**Exercise description:**
Return, word for word, every line that follows.

**Data in this exercise:**
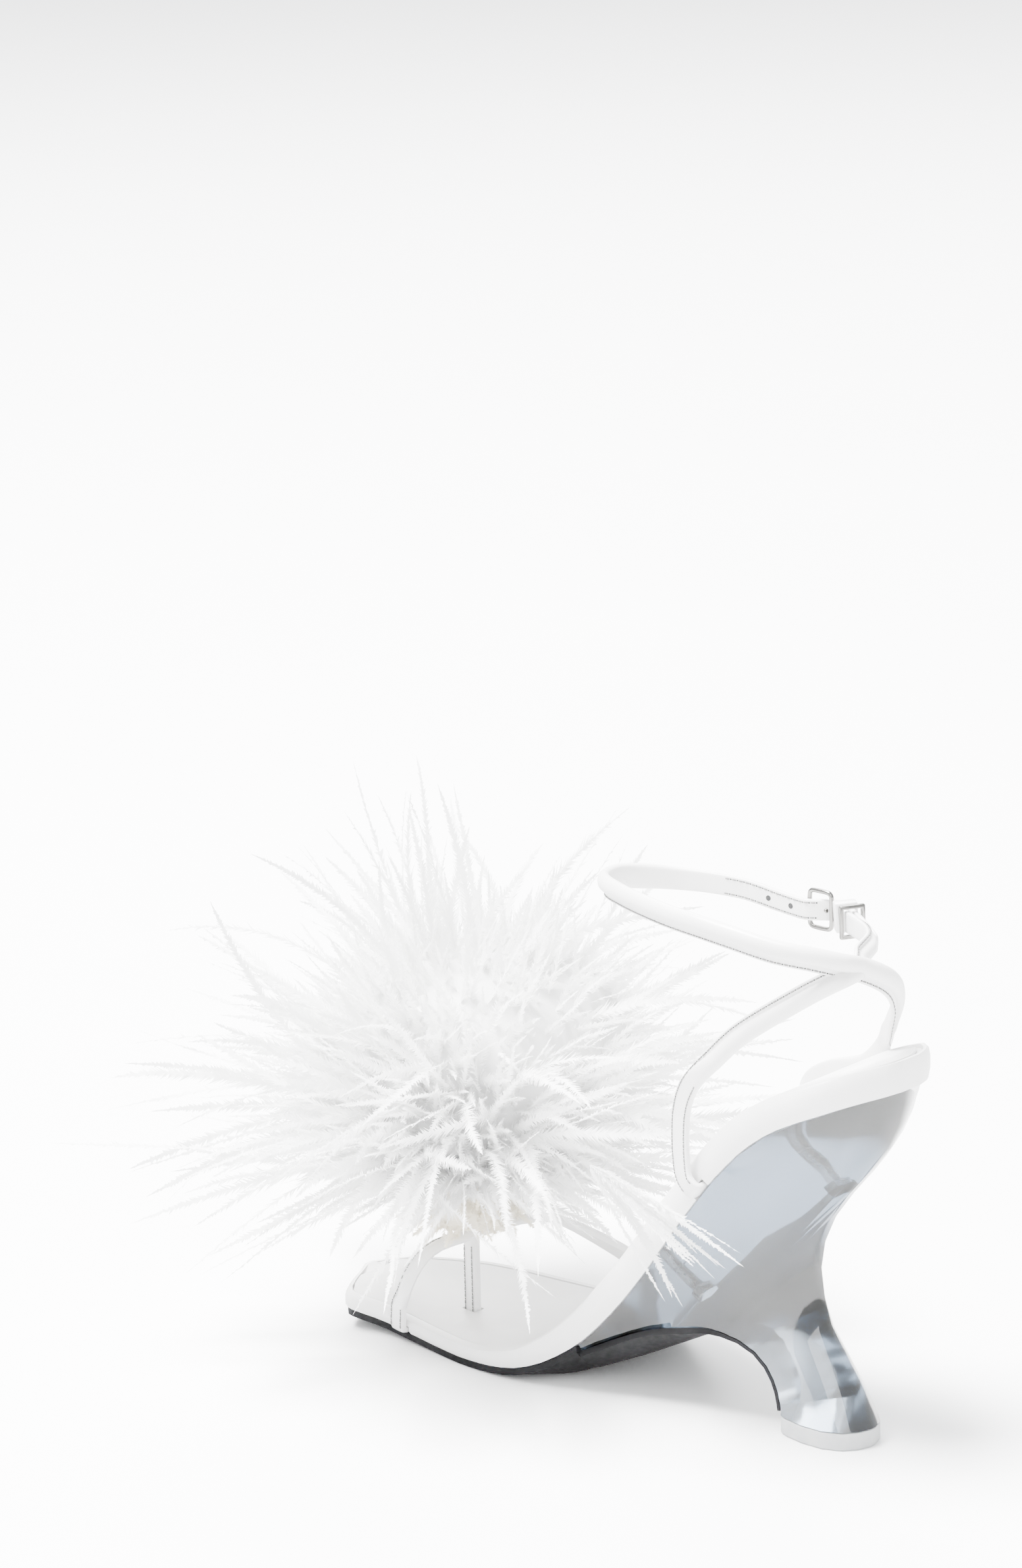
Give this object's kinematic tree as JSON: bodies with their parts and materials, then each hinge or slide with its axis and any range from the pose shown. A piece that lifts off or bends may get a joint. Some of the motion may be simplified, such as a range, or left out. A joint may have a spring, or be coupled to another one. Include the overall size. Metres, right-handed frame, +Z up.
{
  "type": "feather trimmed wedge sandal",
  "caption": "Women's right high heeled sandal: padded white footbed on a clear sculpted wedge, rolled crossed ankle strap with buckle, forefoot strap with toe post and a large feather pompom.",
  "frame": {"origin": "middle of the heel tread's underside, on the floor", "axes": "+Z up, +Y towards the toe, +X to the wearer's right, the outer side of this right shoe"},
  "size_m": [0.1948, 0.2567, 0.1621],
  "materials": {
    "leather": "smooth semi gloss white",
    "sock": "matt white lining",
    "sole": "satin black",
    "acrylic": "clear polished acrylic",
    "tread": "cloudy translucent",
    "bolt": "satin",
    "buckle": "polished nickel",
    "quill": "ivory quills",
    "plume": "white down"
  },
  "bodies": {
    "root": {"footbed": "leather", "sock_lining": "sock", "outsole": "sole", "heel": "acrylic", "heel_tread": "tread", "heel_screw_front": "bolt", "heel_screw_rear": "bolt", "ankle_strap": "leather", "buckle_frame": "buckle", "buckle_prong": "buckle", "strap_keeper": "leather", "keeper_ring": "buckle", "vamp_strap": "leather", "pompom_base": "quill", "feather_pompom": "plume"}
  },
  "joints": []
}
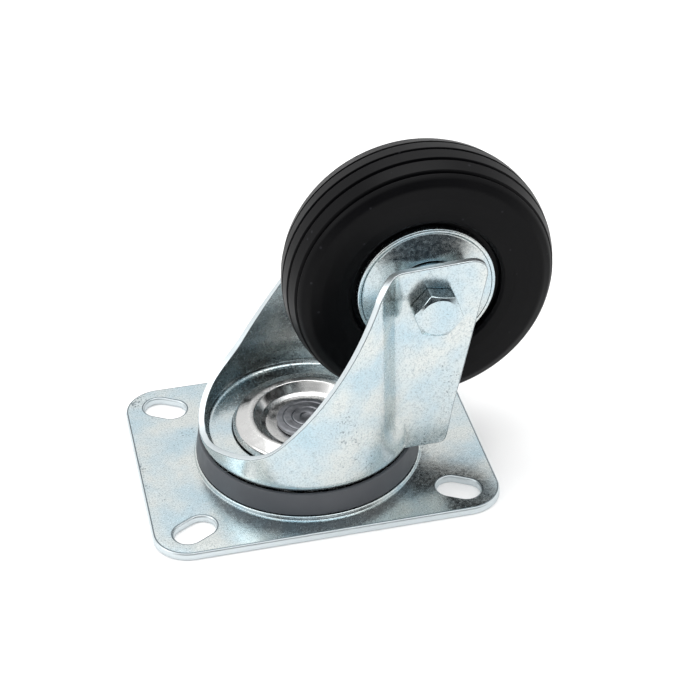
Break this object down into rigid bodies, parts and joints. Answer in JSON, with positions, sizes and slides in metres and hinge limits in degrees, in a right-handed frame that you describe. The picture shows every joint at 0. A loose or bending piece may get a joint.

**Result below:**
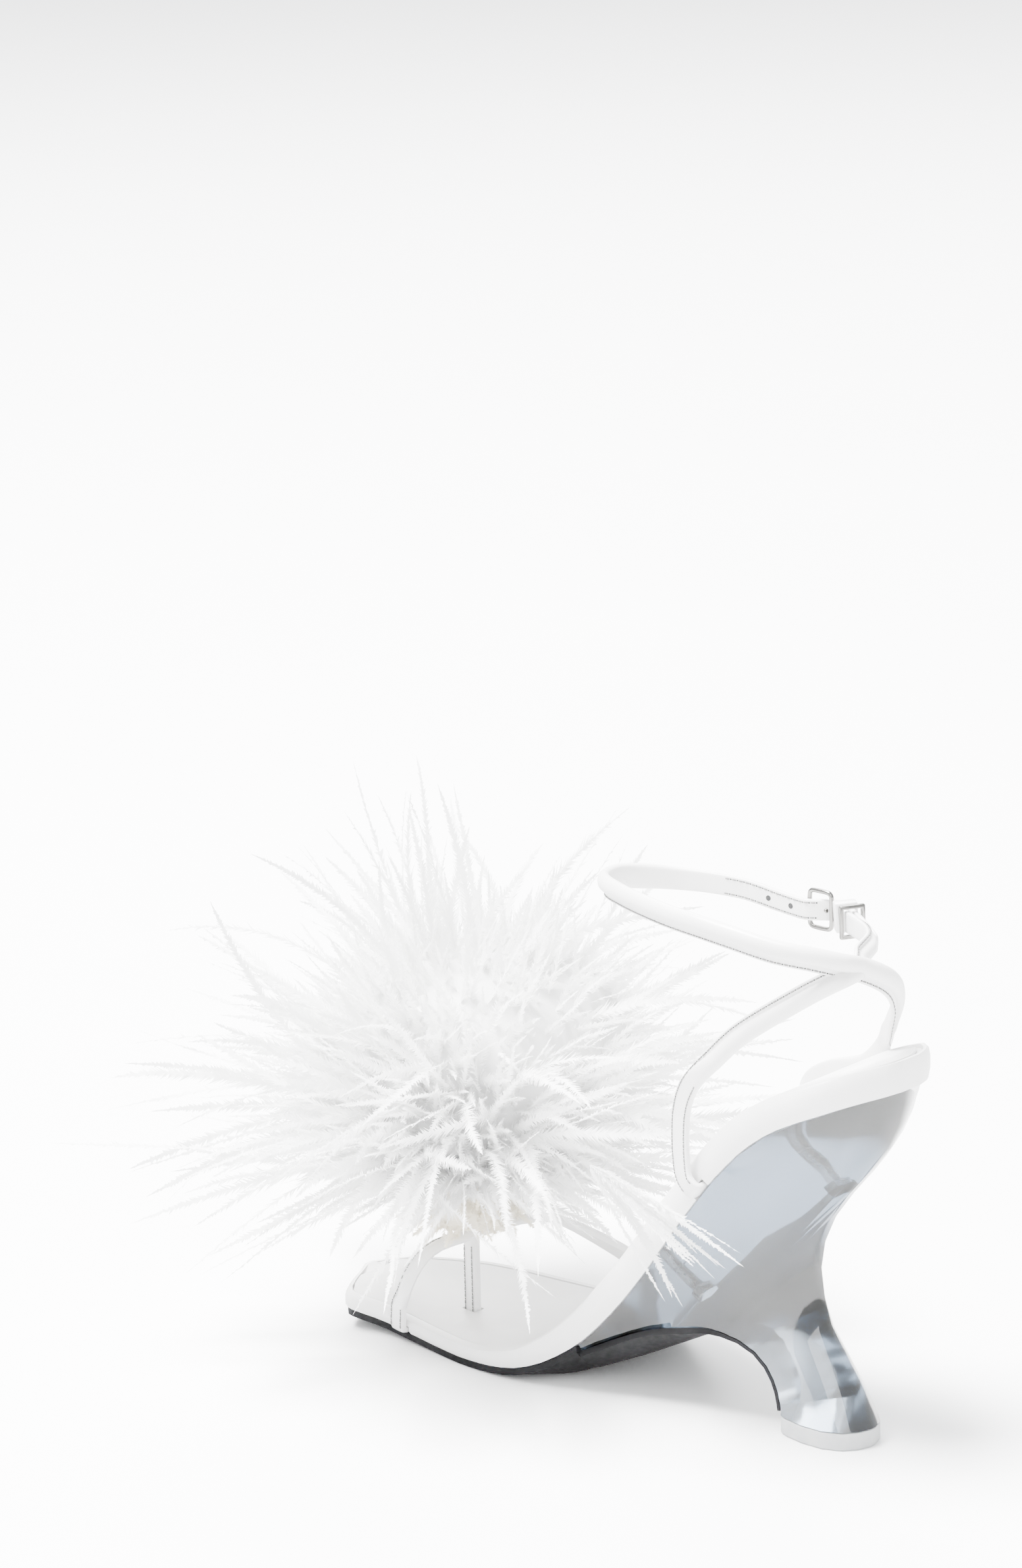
Give this object's kinematic tree as JSON: bodies with their parts and materials, then each hinge or slide with its axis and any range from the pose shown. A piece that lifts off or bends may get a joint. Some of the motion may be simplified, such as a range, or left out. A joint may have a spring, or be coupled to another one. Include the overall size. Metres, right-handed frame, +Z up.
{
  "type": "feather trimmed wedge sandal",
  "caption": "Women's right high heeled sandal: padded white footbed on a clear sculpted wedge, rolled crossed ankle strap with buckle, forefoot strap with toe post and a large feather pompom.",
  "frame": {"origin": "middle of the heel tread's underside, on the floor", "axes": "+Z up, +Y towards the toe, +X to the wearer's right, the outer side of this right shoe"},
  "size_m": [0.1948, 0.2567, 0.1621],
  "materials": {
    "leather": "smooth semi gloss white",
    "sock": "matt white lining",
    "sole": "satin black",
    "acrylic": "clear polished acrylic",
    "tread": "cloudy translucent",
    "bolt": "satin",
    "buckle": "polished nickel",
    "quill": "ivory quills",
    "plume": "white down"
  },
  "bodies": {
    "root": {"footbed": "leather", "sock_lining": "sock", "outsole": "sole", "heel": "acrylic", "heel_tread": "tread", "heel_screw_front": "bolt", "heel_screw_rear": "bolt", "ankle_strap": "leather", "buckle_frame": "buckle", "buckle_prong": "buckle", "strap_keeper": "leather", "keeper_ring": "buckle", "vamp_strap": "leather", "pompom_base": "quill", "feather_pompom": "plume"}
  },
  "joints": []
}
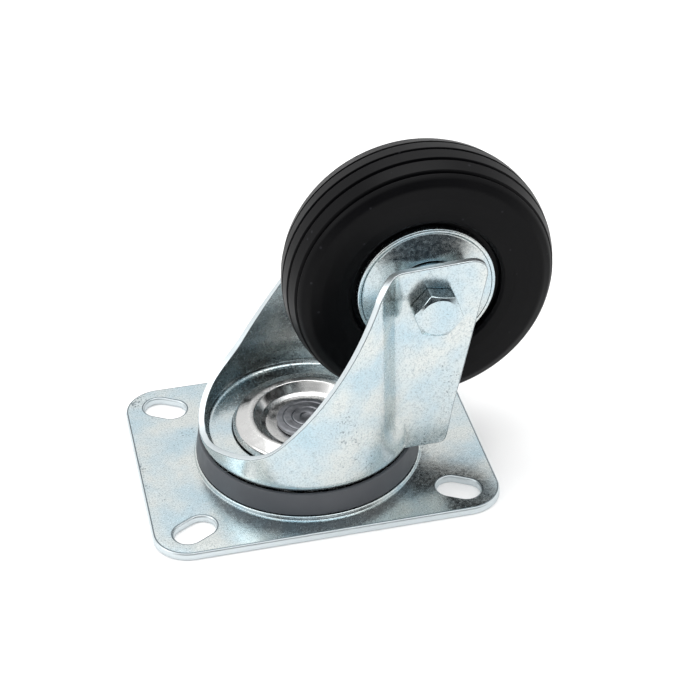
Break this object down into rigid bodies, parts and joints. Answer in JSON, with positions, sizes and slides in metres and hinge limits in degrees, in a right-handed frame that you describe. The picture shows every joint at 0. A loose or bending piece may get a joint.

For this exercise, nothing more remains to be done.